Gingival phenotype influences the outcomes of various dental procedures. The objective of the current study was to assess the agreement between various clinical and radiographic methods for evaluating gingival thickness.
This ex-vivo study evaluated gingival thickness on 20 porcine cadavers. Gingival thickness was assessed at both central mandibular incisors with: a) trans-gingival probing with a standard periodontal probe (PB); b) trans-gingival probing with a stainless steel acupuncture needle (AN); c) ultrasound device (USD); and d) Cone Beam Computed Tomography (CBCT). Intra-examiner reproducibility and method error were also evaluated.

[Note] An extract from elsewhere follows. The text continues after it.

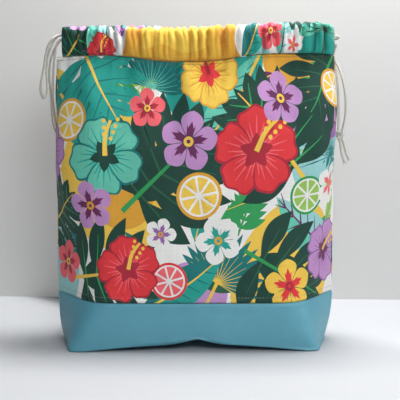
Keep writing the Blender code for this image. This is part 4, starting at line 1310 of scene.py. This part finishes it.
def shell_grid(name, per_half, wall_rows, floor_rows, radius, top_z, inset, lift, detail, thickness, z_step=None):
    """A boxed tray as one skin, from its upper edge down the wall and over the floor."""
    u, side = ring_samples(per_half)
    count = len(u)
    rows = []
    x_top = np.where(side < 0, skin(u, np.full(count, top_z), -1)[0], skin(u, np.full(count, top_z), 1)[0])
    x_low = np.where(side < 0, skin(u, np.zeros(count), -1)[0], skin(u, np.zeros(count), 1)[0])
    base = arch(x_low)
    top = np.where(side < 0, (seam_z(x_top) if top_z < 100 else casing_z(x_top, -1)), (seam_z(x_top) if top_z < 100 else casing_z(x_top, 1))) - 0.12
    girth = np.where(side < 0, u, 2.0 - u) * FLAT_W

    def ring(z, extra, under, height):
        xf, yf = skin(u, z, -1)
        xb, yb = skin(u, z, 1)
        nf = skin_normal(u, z, -1)
        nb = skin_normal(u, z, 1)
        x, y = np.where(side < 0, xf, xb), np.where(side < 0, yf, yb)
        n = [np.where(side < 0, a, b) for a, b in zip(nf, nb)]
        # side seam ends face straight out
        d = detail(x, y, z, height, u, side) if height is not None else 0.0
        off = d - inset - extra
        x, y, zz = x + n[0] * off, y + n[1] * off, z + (n[2] * off if height is not None else 0.0)
        if under:
            mid = np.clip(0.5 * (xf + xb), -RIDGE_X, RIDGE_X)
            x = x + (mid - x) * under
            y = y * (1.0 - under)
        return x, y, zz

    for k in range(wall_rows + 1):
        f = k / wall_rows
        f = f if z_step is None else z_step(f)
        z = top + (base + lift + radius - top) * f
        x, y, zz = ring(z, 0.0, 0.0, top - z)
        rows.append(np.stack([x, y, np.broadcast_to(zz, x.shape)], 1))
    for k in range(1, 8):
        a = math.pi / 2 * k / 7
        z = base + lift + radius * (1 - math.sin(a))
        x, y, zz = ring(z, radius * (1 - math.cos(a)), 0.0, None)
        rows.append(np.stack([x, y, z], 1))
    last = rows[-1]
    for k in range(1, floor_rows + 1):
        f = k / floor_rows
        xf, _ = skin(u, np.zeros(count), -1)
        xb, _ = skin(u, np.zeros(count), 1)
        mid = np.clip(0.5 * (xf + xb), -RIDGE_X, RIDGE_X)
        x = last[:, 0] + (mid - last[:, 0]) * f
        y = last[:, 1] * (1.0 - f)
        if f == 1.0:
            y = np.zeros(count)
        rows.append(np.stack([x, y, arch(x) + lift], 1))
    p = np.vstack(rows)
    n_rows = len(rows)
    tris = []
    for r in range(n_rows - 1):
        for c in range(count):
            a, b = r * count + c, r * count + (c + 1) % count
            tris.append((a, b, b + count))
            tris.append((a, b + count, a + count))
    # flat coordinates for the grain and the weave
    drop = np.concatenate([[0.0], np.cumsum([np.linalg.norm(rows[i + 1] - rows[i], axis=1).mean() for i in range(n_rows - 1)])])
    flat = np.stack([np.tile(girth, n_rows), np.repeat(drop, count)], 1)
    # merge the middle line of the floor
    key = {}
    remap = np.arange(len(p))
    for i in range((n_rows - 1) * count, n_rows * count):
        q = (round(float(p[i, 0]), 2), 0.0)
        remap[i] = key.setdefault(q, i)
    tris = remap[np.array(tris, int)]
    good = (tris[:, 0] != tris[:, 1]) & (tris[:, 1] != tris[:, 2]) & (tris[:, 2] != tris[:, 0])
    tris = tris[good]
    used = np.unique(tris)
    again = -np.ones(len(p), int)
    again[used] = np.arange(len(used))
    p, flat, tris = p[used], flat[used], again[tris]

    ob = cloth_object(name, flat, tris, None, lambda s, t: p, thickness, lambda c: c - np.array([0.0, 0.0, 150.0]) if top_z > 100 else c - np.array([0.0, 0.0, 30.0]))
    return ob


def base_detail(x, y, z, down, u, side):
    """Shape of the vinyl between its seam and its lower fold."""
    d = 0.9 * np.exp(-((down - 3.4) / 3.4) ** 2) * 0.5            # plump just under the seam
    d = d - 0.45 * np.exp(-down / 0.6)
    d = d + 0.8 * waves(x * 0.8 + side * 40.0, z, 71, 6, 60.0, 140.0) * np.clip(down / 14.0, 0, 1)
    d = d + 0.12 * waves(x, z * 0.5, 73, 8, 10.0, 22.0) * np.exp(-(down / 8.0) ** 2)
    # the pinch above the middle of the arch
    low = np.clip(z, 0, 60)
    d = d - np.where(side < 0, 2.4, 1.8) * np.exp(-((x - 1.6) / 9.0) ** 2) * np.exp(-(np.maximum(low - 9.0, 0.0) / 9.0) ** 1.5)
    d = d + 0.9 * np.exp(-((np.abs(x - 1.6) - 19.0) / 9.0) ** 2) * np.exp(-(low / 24.0) ** 2)
    # side seams
    edge = np.minimum(u, 1.0 - u) * FLAT_W
    d = d - 1.3 * np.exp(-edge / 1.1) + 0.35 * np.exp(-((edge - 4.5) / 3.0) ** 2)
    # the seam of the boxed corner, low on each side
    d = d - 0.35 * np.exp(-((z - 4.6) / 0.8) ** 2) * np.exp(-(np.maximum(edge - 38.0, 0.0) / 4.0) ** 2)
    return d


base_ob = shell_grid("vinyl_base", 240, 34, 14, 2.3, 45.0, 0.0, 0.0, base_detail, 1.0,
                     z_step=lambda f: 0.7 * f + 0.3 * f * f)
base_ob.data.materials.append(VINYL_MAT)
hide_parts("base")


# =====================================================================  lining
def lining_detail(x, y, z, down, u, side):
    own = 0.9 * waves(x, z * 0.35, 81, 8, 16.0, 44.0) * np.exp(-(down / 60.0) ** 1.2)
    own = own + 1.0 * waves(x, z, 83, 7, 40.0, 110.0) * np.clip(down / 30.0, 0, 1)
    own = own - 0.8 - 0.8 * np.clip(down / 10.0, 0, 1)
    edge = np.minimum(u, 1.0 - u) * FLAT_W
    own = own + 0.6 * np.exp(-edge / 1.5)
    s = np.clip((u - 0.0009) / 0.9982, 0, 1) * FLAT_W
    low = seam_z(x)
    room = []
    for sd in (-1, 1):
        high = casing_z(x, sd)
        t = np.clip((z - low) / (high - low), 0, 1) * PANEL_H
        room.append(relief(sd, s, t, x, np.maximum(z - low, 0.0), np.maximum(high - z, 0.0)))
    room = np.where(side < 0, room[0], room[1])
    room = np.where(z > low + 1.0, room, base_detail(x, y, z, np.maximum(low - z, 0.0), u, side) - 0.4)
    return np.minimum(own, room + 0.5)


lining_ob = shell_grid("lining_cloth", 170, 60, 12, 4.0, 252.0, 1.9, 2.6, lining_detail, 0.4)
lining_ob.data.materials.append(LINING_MAT)
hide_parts("lining")


# =====================================================================  topstitching
def stitch_row(name, place, s0, s1, t_of, pitch, length, radius, mat, lift=0.12):
    """Single stitches lying on the cloth along a line of it."""
    s = np.arange(s0, s1, 0.25)
    p = place(s, t_of(s))
    run = np.concatenate([[0.0], np.cumsum(np.linalg.norm(np.diff(p, axis=0), axis=1))])
    e = 0.35
    pu = place(s, t_of(s) + e)
    pd = place(s, t_of(s) - e)
    tangent = np.gradient(p, axis=0)
    nrm = np.cross(tangent, pu - pd)
    nrm /= np.linalg.norm(nrm, axis=1)[:, None] + 1e-9
    flip = -1.0 if (nrm[:, 1] * p[:, 1]).sum() < 0 else 1.0
    nrm *= flip
    ang = np.linspace(0, 2 * math.pi, 8, endpoint=False)
    parts = []
    at = pitch * 0.5
    while at < run[-1] - pitch:
        fs = np.linspace(0, 1, 6)
        pts, rad = [], []
        for f in fs:
            q = at + (f - 0.5) * length
            c = np.array([np.interp(q, run, p[:, k]) for k in range(3)])
            n = np.array([np.interp(q, run, nrm[:, k]) for k in range(3)])
            n /= np.linalg.norm(n)
            h = lift + radius * 0.9 * math.sin(math.pi * f) - 0.12
            pts.append(c + n * h)
            rad.append(radius * (0.45 + 0.55 * math.sin(math.pi * (0.08 + 0.84 * f)) ** 0.6))
        pts = np.array(pts)
        _, nn, bb = frames(pts)
        v = np.vstack([pts[i] + rad[i] * (np.outer(np.cos(ang), nn[i]) + np.outer(np.sin(ang), bb[i])) for i in range(len(pts))])
        f_ = []
        for i in range(len(pts) - 1):
            for k in range(8):
                k2 = (k + 1) % 8
                f_.append((i * 8 + k, i * 8 + k2, (i + 1) * 8 + k2, (i + 1) * 8 + k))
        f_.append(tuple(range(7, -1, -1)))
        f_.append(tuple((len(pts) - 1) * 8 + k for k in range(8)))
        parts.append((v, f_))
        at += pitch
    verts, faces = merge(parts)
    ob = mesh_object(name, verts, faces)
    ob.data.materials.append(mat)
    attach(ob, "root")
    return ob


THREAD_LOW = thread_material("thread_grey", lin(150, 146, 138))
THREAD_TOP = thread_material("thread_dark", lin(92, 70, 52))
for side, tag in ((-1, "front"), (1, "back")):
    place = panel_place(side)

    def line_low(s, side=side):
        x0, _ = skin(0.0009 + 0.9982 * s / FLAT_W, 45.0, side)
        x1, _ = skin(0.0009 + 0.9982 * s / FLAT_W, 252.0, side)
        return STITCH_UP / (casing_z(x1, side) - seam_z(x0)) * PANEL_H

    def line_top(s, side=side):
        x0, _ = skin(0.0009 + 0.9982 * s / FLAT_W, 45.0, side)
        x1, _ = skin(0.0009 + 0.9982 * s / FLAT_W, 252.0, side)
        return PANEL_H - STITCH_DOWN / (casing_z(x1, side) - seam_z(x0)) * PANEL_H

    stitch_row("stitches_low_" + tag, place, 2.0, FLAT_W - 2.0, line_low, 2.6, 2.0, 0.22, THREAD_LOW)
    stitch_row("stitches_top_" + tag, place, 5.0, FLAT_W - 5.0, line_top, 2.6, 1.9, 0.22, THREAD_TOP)


# =====================================================================  floor, light
def stage_material(name, colour):
    mat, nt, bsdf = new_material(name)
    geo = nt.nodes.new("ShaderNodeTexCoord")
    soft = noise(nt, geo.outputs["Object"], 6.0, 3.0, 0.5)
    nt.links.new(mix_colour(nt, map_range(nt, soft, 0.3, 0.7, 0.0, 1.0), tuple(c * 0.985 for c in colour), colour), bsdf.inputs["Base Color"])
    bsdf.inputs["Roughness"].default_value = 0.6
    return mat


def slab(name, corners, mat, role):
    mesh = bpy.data.meshes.new(name)
    mesh.from_pydata(corners, [], [(0, 1, 2, 3)])
    mesh.materials.append(mat)
    ob = bpy.data.objects.new(name, mesh)
    bpy.context.scene.collection.objects.link(ob)
    return ob


def wall_y(x):
    return 0.1655 - 0.035 * x


slab("floor", [(-3, -3, 0), (3, -3, 0), (3, wall_y(3), 0), (-3, wall_y(-3), 0)], stage_material("floor_pale", lin(184, 186, 190)), "floor")
slab("wall", [(-3, wall_y(-3), 0), (3, wall_y(3), 0), (3, wall_y(3), 3), (-3, wall_y(-3), 3)], stage_material("wall_pale", lin(198, 198, 197)), "wall")

# painted shadow: a flat sheet on the table's far left corner, up to the foot of the wall, coloured from the floor's
# tone down to near black, stands in for the bag's soft shade there
FLOOR_TINT = lin(184, 186, 190)
shade_mat, nt, bsdf = new_material("floor_shade")
painted_shadow = nt.nodes.new("ShaderNodeVertexColor")
painted_shadow.layer_name = "painted_shadow"
nt.links.new(painted_shadow.outputs["Color"], bsdf.inputs["Base Color"])
bsdf.inputs["Roughness"].default_value = 0.6
rows = (((-0.186, None), (-0.146, 0.127), (-0.114, 0.085)), ((-0.168, None), (-0.138, 0.141), (-0.108, 0.098)), ((-0.150, None), (-0.130, 0.152), (-0.100, 0.110)), ((-0.09, None), (-0.09, 0.16), (-0.088, 0.12)))
# painted shadow: how dark each row of the sheet is painted, against the floor's colour
painted_shadow_tones = (1.0, 0.36, 0.08, 0.08)
corners, colours = [], []
for row, tone in zip(rows, painted_shadow_tones):
    for x, y in row:
        corners.append((x, wall_y(x) - 0.0005 if y is None else y, 0.0003))
        colours.append(tuple(c * tone for c in FLOOR_TINT) + (1.0,))
mesh = bpy.data.meshes.new("floor_shade")
mesh.from_pydata(corners, [], [(3 * i + j, 3 * i + j + 1, 3 * i + j + 4, 3 * i + j + 3) for i in range(3) for j in range(2)])
layer = mesh.color_attributes.new(name="painted_shadow", type="FLOAT_COLOR", domain="POINT")
layer.data.foreach_set("color", np.array(colours, np.float32).ravel())
mesh.materials.append(shade_mat)
shade_ob = bpy.data.objects.new("floor_shade", mesh)
bpy.context.scene.collection.objects.link(shade_ob)

world = bpy.data.worlds.new("studio")
bpy.context.scene.world = world
world.use_nodes = True
bg = world.node_tree.nodes["Background"]
bg.inputs["Color"].default_value = (*lin(226, 229, 233), 1.0)
bg.inputs["Strength"].default_value = 0.13


def area(name, where, look, size, energy, colour=(1, 1, 1), size_y=None):
    data = bpy.data.lights.new(name, "AREA")
    data.energy = energy
    data.color = colour
    data.size = size
    if size_y:
        data.shape = "RECTANGLE"
        data.size_y = size_y
    ob = bpy.data.objects.new(name, data)
    bpy.context.scene.collection.objects.link(ob)
    ob.location = where
    ob.rotation_mode = "QUATERNION"
    ob.rotation_quaternion = (Vector(look) - Vector(where)).to_track_quat("-Z", "Y")
    return ob


area("key", (2.4, -0.80, 0.888), (0.0, 0.0, 0.12), 0.72, 13.4, (1.0, 0.99, 0.97), 0.72)
area("front", (0.30, -1.25, 0.84), (0.0, 0.0, 0.12), 0.5, 10.6, (0.98, 0.99, 1.0))
area("top", (0.07, 0.09, 0.80), (0.0, 0.03, 0.0), 0.30, 8.8, (1.0, 1.0, 0.99), 0.18)
area("wall_wash", (0.16, -0.10, 0.66), (0.16, 0.17, 0.38), 0.45, 1.0, (1.0, 1.0, 1.0), 0.1)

Trans-gingival measurements with the standard PB and the AN were found to be almost identical in gingival thickness assessment (mean GT 1.11 mm vs 1.14 mm for the left incisor and mean GT 1.12 mm vs 1.11 mm for the right incisor, respectively). USD and CBCT yielded values that were statistically significantly higher than AN. Both USD and CBCT values were higher than PB, but this difference was statistically significant only for the left central incisor. Finally, USD values exceeded CBCT measurements, but this difference was not statistically significant. There was no evidence of systematic differences between the repeated CBCT measurements (p = 0.06 for the left incisor and p = 0.55 for the right incisor).
CBCT measurements proved to be highly repeatable and comparable to the USD measurements, while there were some indications that both CBCT and USD measurements were systematically higher than either PB or AN.